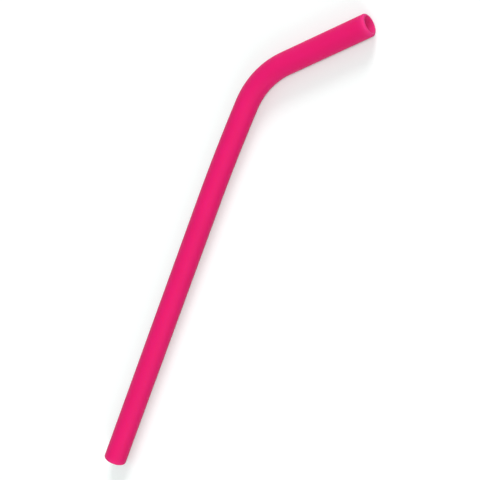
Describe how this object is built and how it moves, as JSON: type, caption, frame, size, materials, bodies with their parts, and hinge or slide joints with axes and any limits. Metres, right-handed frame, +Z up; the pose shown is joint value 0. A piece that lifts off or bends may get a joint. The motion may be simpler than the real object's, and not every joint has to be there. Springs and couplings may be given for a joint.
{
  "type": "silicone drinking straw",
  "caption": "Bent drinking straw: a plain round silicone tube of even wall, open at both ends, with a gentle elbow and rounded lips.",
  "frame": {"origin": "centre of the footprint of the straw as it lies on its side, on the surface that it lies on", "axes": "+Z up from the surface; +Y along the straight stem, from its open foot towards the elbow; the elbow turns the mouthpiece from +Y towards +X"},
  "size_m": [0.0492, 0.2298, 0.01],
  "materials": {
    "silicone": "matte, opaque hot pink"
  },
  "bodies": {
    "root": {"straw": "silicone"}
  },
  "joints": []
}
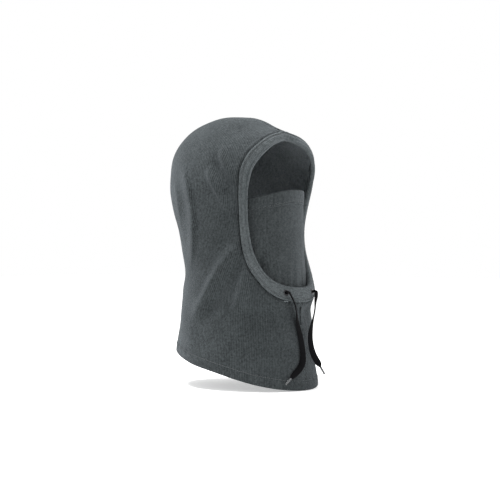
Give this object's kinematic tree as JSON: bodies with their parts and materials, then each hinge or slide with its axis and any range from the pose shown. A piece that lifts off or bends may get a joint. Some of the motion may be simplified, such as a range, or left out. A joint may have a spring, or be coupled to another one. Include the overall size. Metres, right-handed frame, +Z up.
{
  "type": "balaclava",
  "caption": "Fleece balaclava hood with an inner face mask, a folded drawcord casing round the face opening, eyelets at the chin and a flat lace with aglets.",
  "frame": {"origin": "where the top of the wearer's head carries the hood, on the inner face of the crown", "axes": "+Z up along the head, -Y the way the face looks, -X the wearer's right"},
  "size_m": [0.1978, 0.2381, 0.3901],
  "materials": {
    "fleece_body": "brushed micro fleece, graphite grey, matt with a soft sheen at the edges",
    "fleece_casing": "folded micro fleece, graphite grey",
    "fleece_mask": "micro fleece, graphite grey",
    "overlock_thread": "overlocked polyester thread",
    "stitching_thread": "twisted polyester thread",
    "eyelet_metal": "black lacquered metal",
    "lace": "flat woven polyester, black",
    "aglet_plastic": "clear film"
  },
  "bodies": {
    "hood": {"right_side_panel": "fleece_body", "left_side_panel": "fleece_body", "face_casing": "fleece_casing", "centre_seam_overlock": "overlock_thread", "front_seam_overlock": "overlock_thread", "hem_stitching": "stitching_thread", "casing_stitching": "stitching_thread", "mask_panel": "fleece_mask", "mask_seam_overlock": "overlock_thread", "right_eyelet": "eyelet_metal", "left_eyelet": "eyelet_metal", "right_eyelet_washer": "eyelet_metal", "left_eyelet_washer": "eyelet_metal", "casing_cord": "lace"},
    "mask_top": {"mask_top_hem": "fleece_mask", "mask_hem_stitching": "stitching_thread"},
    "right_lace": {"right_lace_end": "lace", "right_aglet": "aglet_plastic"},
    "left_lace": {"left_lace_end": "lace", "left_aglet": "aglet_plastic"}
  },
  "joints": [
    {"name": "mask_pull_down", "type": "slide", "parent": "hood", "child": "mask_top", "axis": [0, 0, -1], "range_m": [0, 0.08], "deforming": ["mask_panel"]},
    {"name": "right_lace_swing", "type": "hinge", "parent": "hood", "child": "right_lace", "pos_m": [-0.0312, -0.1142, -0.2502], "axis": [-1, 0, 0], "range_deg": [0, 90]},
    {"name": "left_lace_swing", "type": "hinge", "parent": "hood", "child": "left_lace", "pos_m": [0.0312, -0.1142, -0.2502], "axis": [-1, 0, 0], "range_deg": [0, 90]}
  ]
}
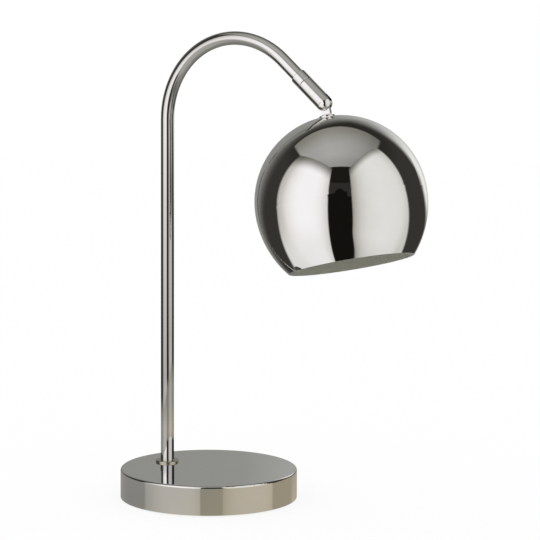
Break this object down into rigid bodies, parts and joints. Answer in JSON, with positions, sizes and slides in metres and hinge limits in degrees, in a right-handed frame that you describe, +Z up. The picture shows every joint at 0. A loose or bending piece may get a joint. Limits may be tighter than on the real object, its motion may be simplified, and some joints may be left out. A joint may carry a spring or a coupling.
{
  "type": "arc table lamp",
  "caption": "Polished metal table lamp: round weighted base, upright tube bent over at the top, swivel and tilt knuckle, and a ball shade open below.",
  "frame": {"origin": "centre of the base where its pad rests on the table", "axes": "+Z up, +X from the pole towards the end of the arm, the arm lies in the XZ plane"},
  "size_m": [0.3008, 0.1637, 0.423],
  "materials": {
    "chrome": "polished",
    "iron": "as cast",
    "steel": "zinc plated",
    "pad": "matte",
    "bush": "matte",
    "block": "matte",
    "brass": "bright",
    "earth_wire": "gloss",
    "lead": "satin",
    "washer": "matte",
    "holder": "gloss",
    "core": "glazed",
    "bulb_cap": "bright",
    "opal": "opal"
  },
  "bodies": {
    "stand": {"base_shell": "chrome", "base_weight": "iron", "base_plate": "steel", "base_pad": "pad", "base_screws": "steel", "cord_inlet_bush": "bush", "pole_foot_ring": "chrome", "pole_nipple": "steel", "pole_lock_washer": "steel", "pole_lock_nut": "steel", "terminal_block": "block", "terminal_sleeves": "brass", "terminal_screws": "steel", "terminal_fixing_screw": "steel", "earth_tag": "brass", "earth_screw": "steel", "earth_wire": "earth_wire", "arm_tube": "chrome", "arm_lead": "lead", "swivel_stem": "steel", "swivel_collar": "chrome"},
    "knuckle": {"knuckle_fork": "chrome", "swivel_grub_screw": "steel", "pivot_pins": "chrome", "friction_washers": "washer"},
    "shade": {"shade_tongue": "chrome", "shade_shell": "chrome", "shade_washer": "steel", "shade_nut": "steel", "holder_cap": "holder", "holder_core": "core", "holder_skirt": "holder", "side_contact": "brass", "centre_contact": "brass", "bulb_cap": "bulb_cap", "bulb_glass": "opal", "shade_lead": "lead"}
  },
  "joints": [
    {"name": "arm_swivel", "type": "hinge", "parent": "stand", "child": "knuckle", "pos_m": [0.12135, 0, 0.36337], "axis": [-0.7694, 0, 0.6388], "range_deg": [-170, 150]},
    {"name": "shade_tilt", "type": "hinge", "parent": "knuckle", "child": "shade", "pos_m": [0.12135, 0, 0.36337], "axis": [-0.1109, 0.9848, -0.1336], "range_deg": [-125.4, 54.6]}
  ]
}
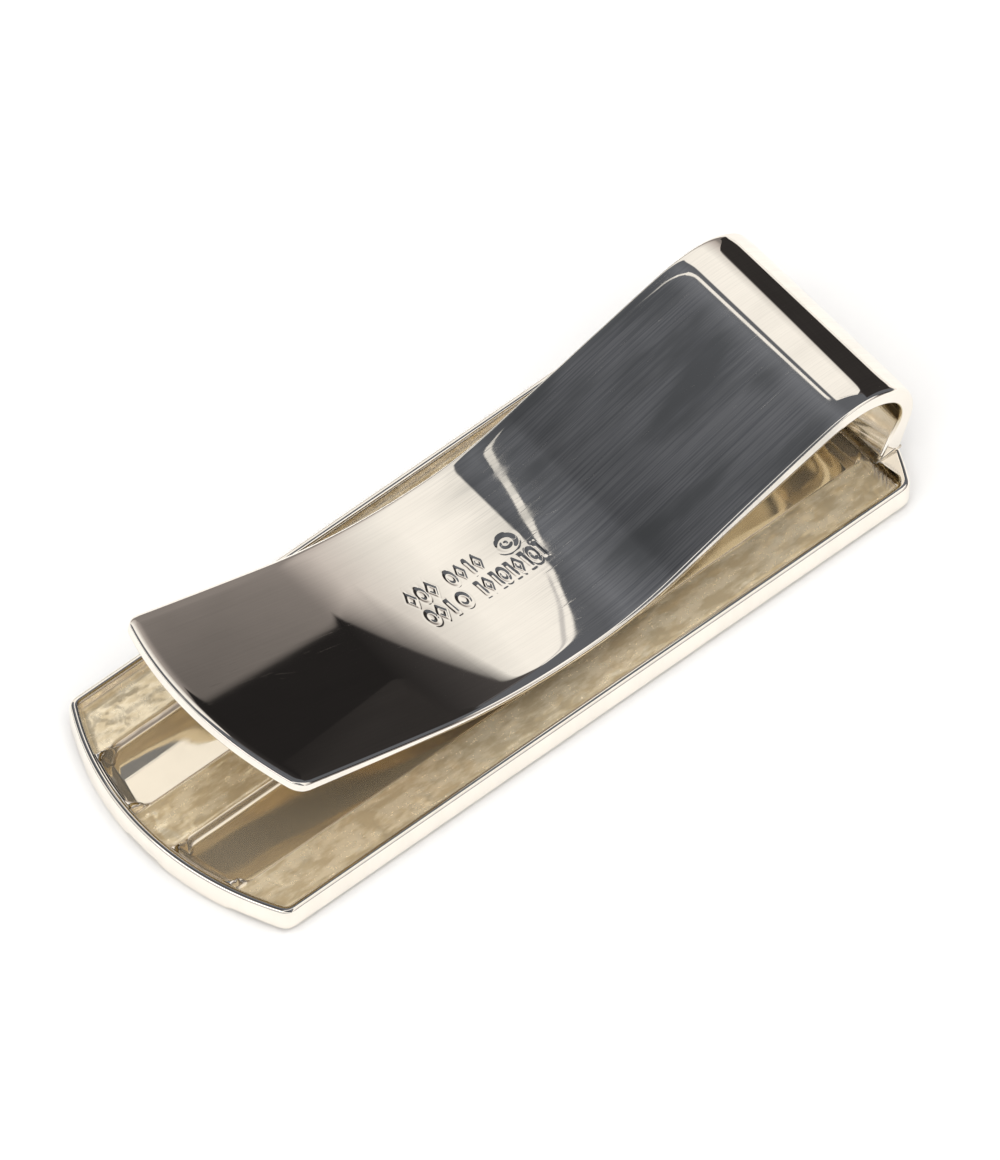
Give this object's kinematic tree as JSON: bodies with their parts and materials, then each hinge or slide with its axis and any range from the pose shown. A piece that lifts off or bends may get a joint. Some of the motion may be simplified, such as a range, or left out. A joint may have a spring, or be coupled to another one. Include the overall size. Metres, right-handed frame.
-- -- --
Would you reproduce all the entries exactly?

THE COMPLETED TASK:
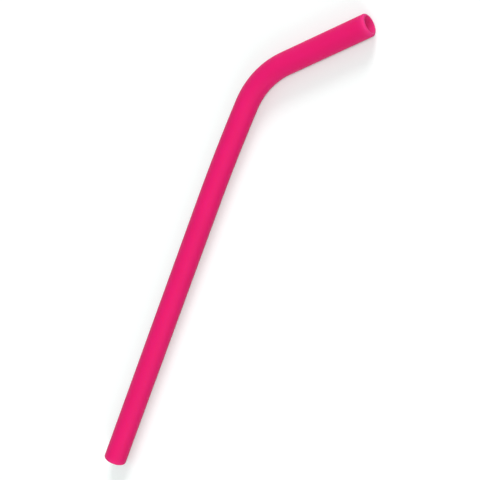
Describe how this object is built and how it moves, as JSON: type, caption, frame, size, materials, bodies with their parts, and hinge or slide joints with axes and any limits. Metres, right-handed frame, +Z up; the pose shown is joint value 0. A piece that lifts off or bends may get a joint. The motion may be simpler than the real object's, and not every joint has to be there. Springs and couplings may be given for a joint.
{
  "type": "silicone drinking straw",
  "caption": "Bent drinking straw: a plain round silicone tube of even wall, open at both ends, with a gentle elbow and rounded lips.",
  "frame": {"origin": "centre of the footprint of the straw as it lies on its side, on the surface that it lies on", "axes": "+Z up from the surface; +Y along the straight stem, from its open foot towards the elbow; the elbow turns the mouthpiece from +Y towards +X"},
  "size_m": [0.0492, 0.2298, 0.01],
  "materials": {
    "silicone": "matte, opaque hot pink"
  },
  "bodies": {
    "root": {"straw": "silicone"}
  },
  "joints": []
}
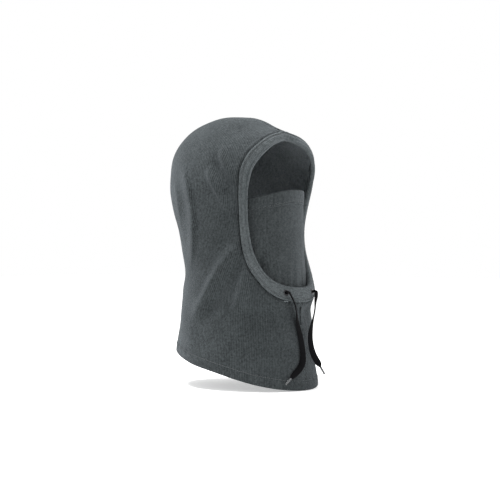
Give this object's kinematic tree as JSON: bodies with their parts and materials, then each hinge or slide with its axis and any range from the pose shown. A piece that lifts off or bends may get a joint. Some of the motion may be simplified, such as a range, or left out. A joint may have a spring, or be coupled to another one. Include the overall size. Metres, right-handed frame, +Z up.
{
  "type": "balaclava",
  "caption": "Fleece balaclava hood with an inner face mask, a folded drawcord casing round the face opening, eyelets at the chin and a flat lace with aglets.",
  "frame": {"origin": "where the top of the wearer's head carries the hood, on the inner face of the crown", "axes": "+Z up along the head, -Y the way the face looks, -X the wearer's right"},
  "size_m": [0.1978, 0.2381, 0.3901],
  "materials": {
    "fleece_body": "brushed micro fleece, graphite grey, matt with a soft sheen at the edges",
    "fleece_casing": "folded micro fleece, graphite grey",
    "fleece_mask": "micro fleece, graphite grey",
    "overlock_thread": "overlocked polyester thread",
    "stitching_thread": "twisted polyester thread",
    "eyelet_metal": "black lacquered metal",
    "lace": "flat woven polyester, black",
    "aglet_plastic": "clear film"
  },
  "bodies": {
    "hood": {"right_side_panel": "fleece_body", "left_side_panel": "fleece_body", "face_casing": "fleece_casing", "centre_seam_overlock": "overlock_thread", "front_seam_overlock": "overlock_thread", "hem_stitching": "stitching_thread", "casing_stitching": "stitching_thread", "mask_panel": "fleece_mask", "mask_seam_overlock": "overlock_thread", "right_eyelet": "eyelet_metal", "left_eyelet": "eyelet_metal", "right_eyelet_washer": "eyelet_metal", "left_eyelet_washer": "eyelet_metal", "casing_cord": "lace"},
    "mask_top": {"mask_top_hem": "fleece_mask", "mask_hem_stitching": "stitching_thread"},
    "right_lace": {"right_lace_end": "lace", "right_aglet": "aglet_plastic"},
    "left_lace": {"left_lace_end": "lace", "left_aglet": "aglet_plastic"}
  },
  "joints": [
    {"name": "mask_pull_down", "type": "slide", "parent": "hood", "child": "mask_top", "axis": [0, 0, -1], "range_m": [0, 0.08], "deforming": ["mask_panel"]},
    {"name": "right_lace_swing", "type": "hinge", "parent": "hood", "child": "right_lace", "pos_m": [-0.0312, -0.1142, -0.2502], "axis": [-1, 0, 0], "range_deg": [0, 90]},
    {"name": "left_lace_swing", "type": "hinge", "parent": "hood", "child": "left_lace", "pos_m": [0.0312, -0.1142, -0.2502], "axis": [-1, 0, 0], "range_deg": [0, 90]}
  ]
}
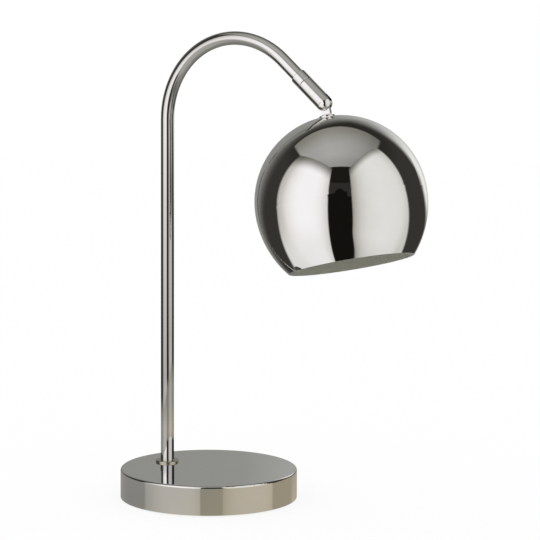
Break this object down into rigid bodies, parts and joints. Answer in JSON, with positions, sizes and slides in metres and hinge limits in degrees, in a right-handed frame that you describe, +Z up. The picture shows every joint at 0. A loose or bending piece may get a joint. Limits may be tighter than on the real object, its motion may be simplified, and some joints may be left out. A joint may carry a spring or a coupling.
{
  "type": "arc table lamp",
  "caption": "Polished metal table lamp: round weighted base, upright tube bent over at the top, swivel and tilt knuckle, and a ball shade open below.",
  "frame": {"origin": "centre of the base where its pad rests on the table", "axes": "+Z up, +X from the pole towards the end of the arm, the arm lies in the XZ plane"},
  "size_m": [0.3008, 0.1637, 0.423],
  "materials": {
    "chrome": "polished",
    "iron": "as cast",
    "steel": "zinc plated",
    "pad": "matte",
    "bush": "matte",
    "block": "matte",
    "brass": "bright",
    "earth_wire": "gloss",
    "lead": "satin",
    "washer": "matte",
    "holder": "gloss",
    "core": "glazed",
    "bulb_cap": "bright",
    "opal": "opal"
  },
  "bodies": {
    "stand": {"base_shell": "chrome", "base_weight": "iron", "base_plate": "steel", "base_pad": "pad", "base_screws": "steel", "cord_inlet_bush": "bush", "pole_foot_ring": "chrome", "pole_nipple": "steel", "pole_lock_washer": "steel", "pole_lock_nut": "steel", "terminal_block": "block", "terminal_sleeves": "brass", "terminal_screws": "steel", "terminal_fixing_screw": "steel", "earth_tag": "brass", "earth_screw": "steel", "earth_wire": "earth_wire", "arm_tube": "chrome", "arm_lead": "lead", "swivel_stem": "steel", "swivel_collar": "chrome"},
    "knuckle": {"knuckle_fork": "chrome", "swivel_grub_screw": "steel", "pivot_pins": "chrome", "friction_washers": "washer"},
    "shade": {"shade_tongue": "chrome", "shade_shell": "chrome", "shade_washer": "steel", "shade_nut": "steel", "holder_cap": "holder", "holder_core": "core", "holder_skirt": "holder", "side_contact": "brass", "centre_contact": "brass", "bulb_cap": "bulb_cap", "bulb_glass": "opal", "shade_lead": "lead"}
  },
  "joints": [
    {"name": "arm_swivel", "type": "hinge", "parent": "stand", "child": "knuckle", "pos_m": [0.12135, 0, 0.36337], "axis": [-0.7694, 0, 0.6388], "range_deg": [-170, 150]},
    {"name": "shade_tilt", "type": "hinge", "parent": "knuckle", "child": "shade", "pos_m": [0.12135, 0, 0.36337], "axis": [-0.1109, 0.9848, -0.1336], "range_deg": [-125.4, 54.6]}
  ]
}
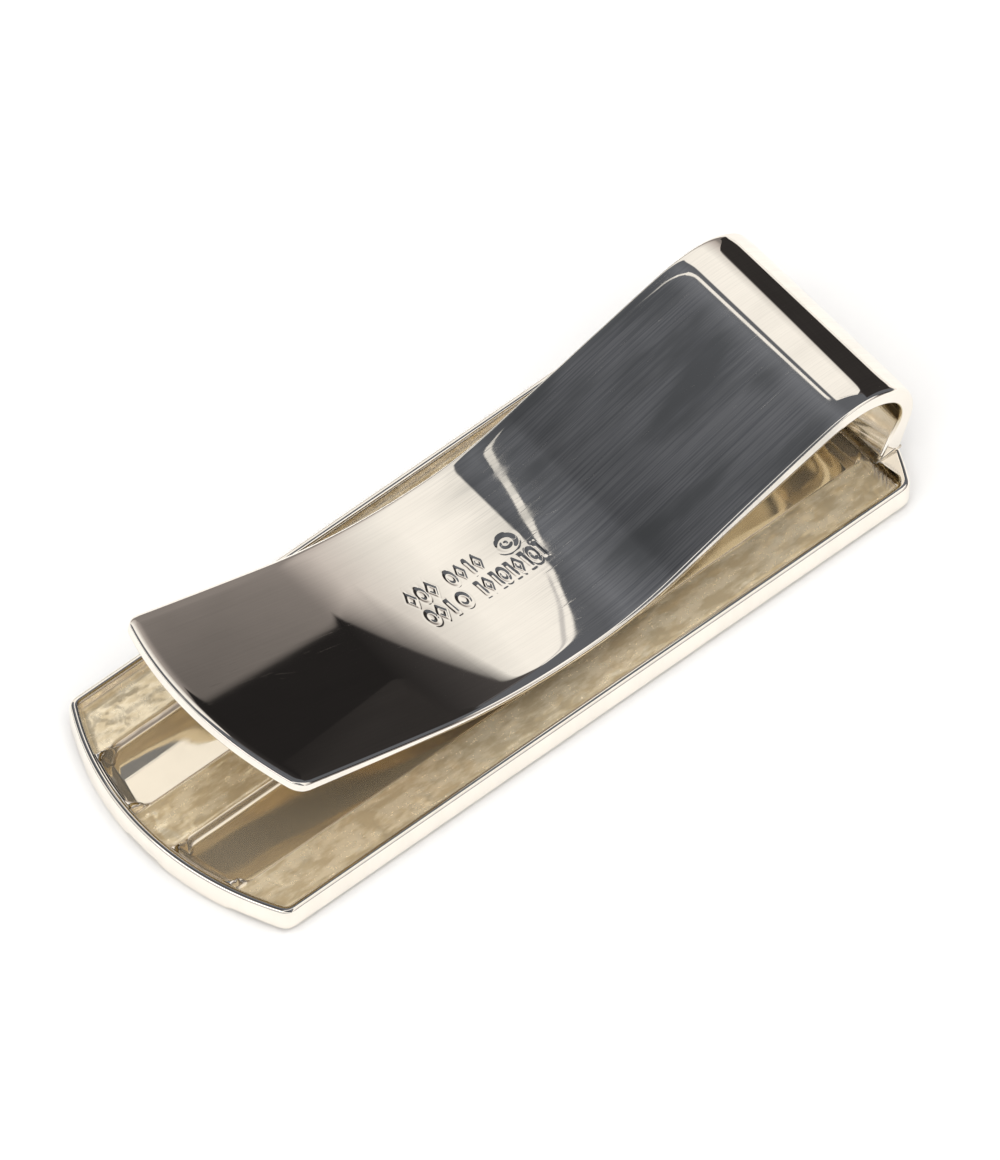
Give this object's kinematic tree as JSON: bodies with their parts and materials, then each hinge or slide with its axis and any range from the pose shown. A piece that lifts off or bends may get a joint. Some of the motion may be simplified, such as a range, or left out. A joint may have a spring, or be coupled to another one. Include the overall size. Metres, right-handed frame.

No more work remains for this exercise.